“I used to feel that book jackets were not serious. I don’t feel that way anymore. When people ask me now if I’m going to start painting again on weekends – in other words, get back to ‘serious’ art – I tell them firmly, ‘No.’”
"About Fred Marcellino," by Author Tom Wolfe:
The first time I laid eyes on Fred Marcellino’s cover design for The Bonfire of the Vanities, I was stupefied. “You can’t read the title,” I said to myself. But I try not to interfere in publishing decisions like that one. In fact, Fred’s treatment of the title was one of several brilliant touches in what turned out to be a uniquely stylish (as well as profitable) work of art. He flies over the supposed boundary between graphic and fine art at will.
Tom Wolfe is a best-selling author whose noted works include The Electric Kool-Aid Acid Test, The Painted Word, The Right Stuff, and The Bonfire of the Vanities.
Marcellino noted that, “As an artist, I don’t really want to editorialize about a book – to make a statement about it from a point of view. Instead, I want to reflect it, to crystallize the book’s feeling. If a book is good, images just come forth.” Though the covers of books provide relatively small surfaces for artistic expression, they fueled Fred Marcellino’s powers of creativity and imagination. With the rare ability to translate the feeling and style of an entire manuscript in one image, he defied conventional wisdom and proved that elegant, subtly painted covers could attract readers and sell books. At the time, the ‘Big Book’ look in publishing was the rage. Typically, an author’s name was placed prominently at the top of the design in type large enough to be read across a crowded bookstore, and illustrations were small or non-existent.

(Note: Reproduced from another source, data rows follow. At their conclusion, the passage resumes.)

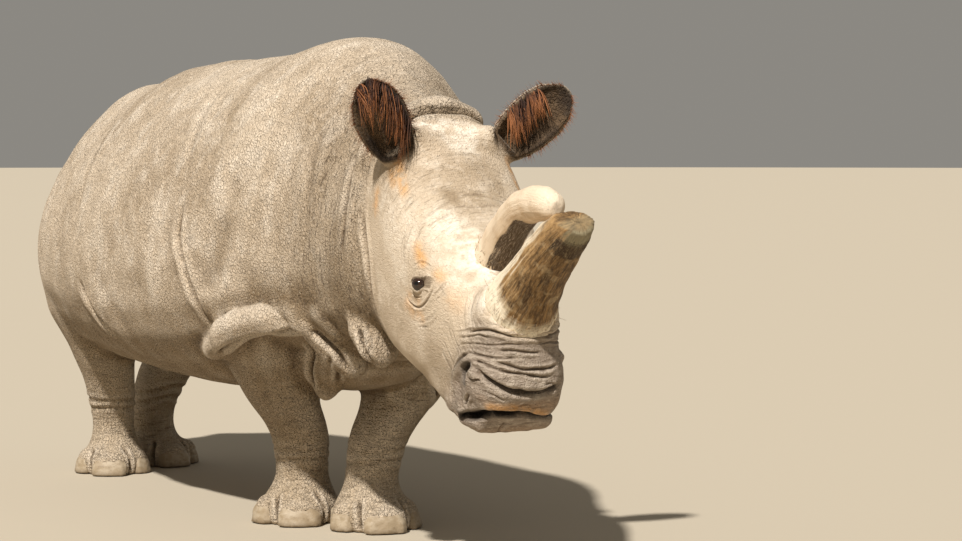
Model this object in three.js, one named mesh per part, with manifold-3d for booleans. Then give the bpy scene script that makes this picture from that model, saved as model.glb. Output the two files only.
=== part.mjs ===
// White rhinoceros, a still life-size figure: standing, head held low and turned a little to its right.
// Millimetres, +Z up. The animal faces -Y, its own left side is +X, and the floor is Z = 0.
import * as THREE from 'three';
import Module from 'manifold-3d';

const wasm = await Module();
wasm.setup();

// ---------------------------------------------------------------- driving sizes
const SEAM = 0.4;                 // gap left between neighbouring parts
const TRUNK_POINTS = 24;          // points round one ring of the trunk and neck,
const HEAD_POINTS = 24;           // of the head,
const JAW_POINTS = 14;            // of the lower jaw,
const BOSS_POINTS = 12;           // of the boss under the front horn and the fold of the brisket,
const LEG_POINTS = 12;            // of a leg or horn,
const SMALL_POINTS = 8;           // and of smaller folds, nails, ears, eyes and the tail
const HIP_SPREAD = 300;           // thigh centres, out from the middle of the body
const HIP_Y = 690;
const SHOULDER_SPREAD = 292;      // upper arm centres, out from the middle of the body
const SHOULDER_Y = -955;
const MIDDLE_Y = 911.9;           // brings the middle of the whole figure over the origin

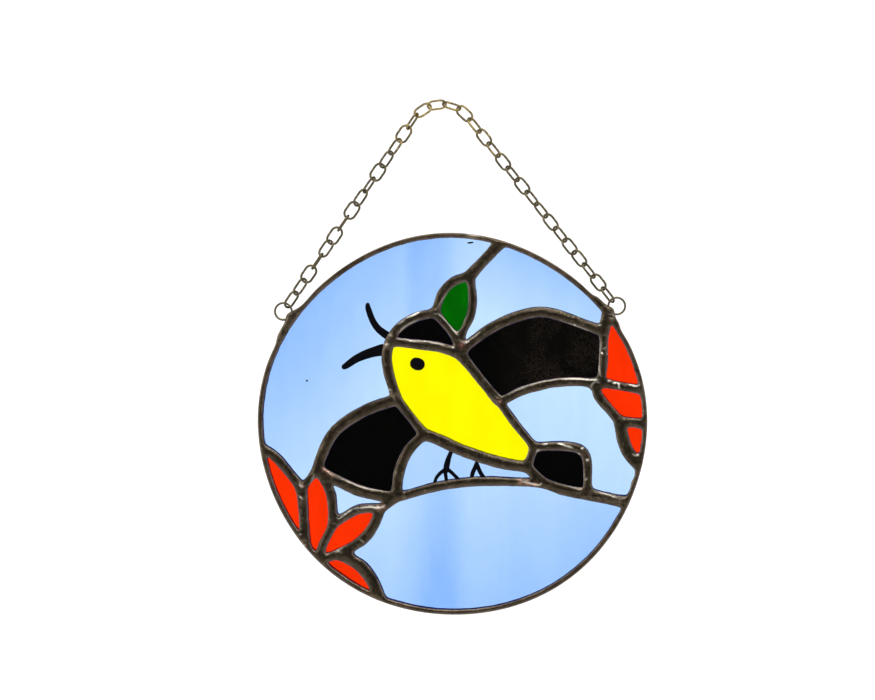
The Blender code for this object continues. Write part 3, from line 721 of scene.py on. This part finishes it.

Art directors and publishers eagerly commissioned Marcellino’s evocative blend of imagery and typography, which provided compelling glimpses into sophisticated novels by serious authors. An avid reader and a lover of books, he read every manuscript from cover to cover, and from the mid-1970s through the early 1990s, created artwork for more than forty jackets each year. A sense of restraint and suspense is present in the artist’s book jackets, which do not reveal their true meaning at first glance. By first provoking a reader’s interest and then prolonging it, his award-winning designs are both intriguing and effective.